Do we bother anymore with the simple flaps/trim/pressurisation/spoilers? And if we do, (and not because we are OCD..) do we always do it? How often do we forget completely a checklist, or forget to complete a checklist? ECL's assist in that regard, but even ECLs can be overlooked.

Passing 10K, there was a time that the pressurisation was always checked, seems like a fair time to do a final check, but then if we are distracted in the first place, we may well be distracted for the next set of defences.

Systems relying on multiple switch selections to achieve the outcome, and where those also get done during relatively high workload periods have the need for good independent alerting systems in order to have reliability.
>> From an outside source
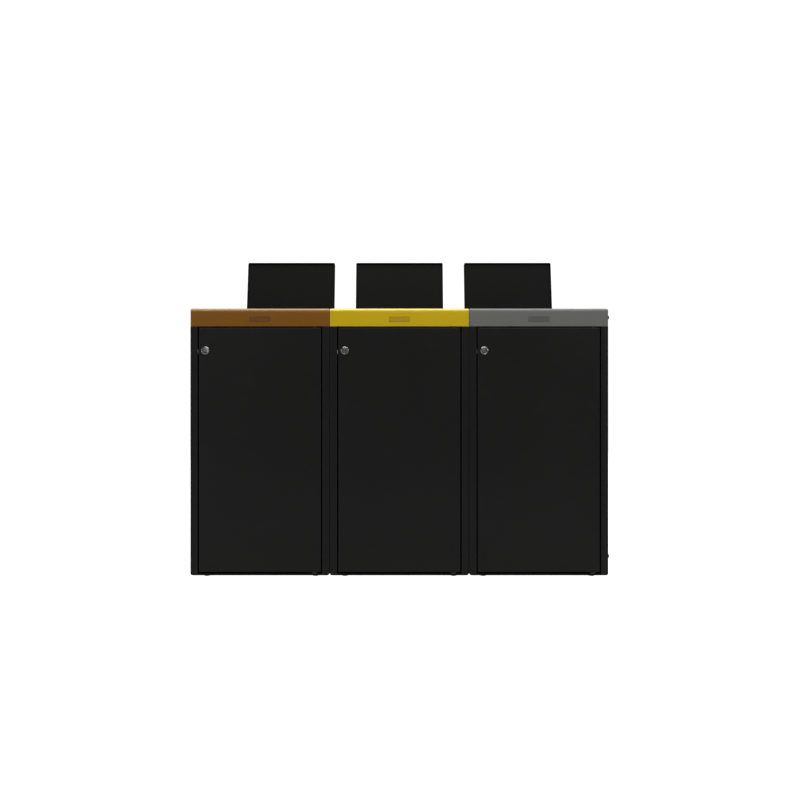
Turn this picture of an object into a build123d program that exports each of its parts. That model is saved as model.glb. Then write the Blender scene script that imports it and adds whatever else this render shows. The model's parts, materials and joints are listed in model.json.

Without that, we will occasionally prove that the flight crew are indeed human.

The barotrauma may well have occurred from re-pressurisation, the rate of change would probably be higher, but the sinus hates decomp if blocked, ears blow wax out in that case, but re-press on the ears can mess up the inner ear mightily. All are options, but you may have a sound point. That is the reason we do low rate descents after completing the emergency descent... As an aside, one military jet I fly is unpressurised, and that goes up to 35K occasionally, mainly I top out at 25K. Doing vertical manoeuvres with no press is interesting the first time, but really doesn't cause much discomfort, and that is at ROC/ROD around 15KFPM at 350-450Kts vertical. It is less fun than a 2.5" diff but it doesn't seem to hurt IF you don't have a cold. A percentage of every cabin is going to have compromised sinuses etc, so injuries are going to happen in a decomp/unpressed event.

I wouldn't be shooting the crew for being human. They are probably the least likely crew to ever climb unpressed in the near future.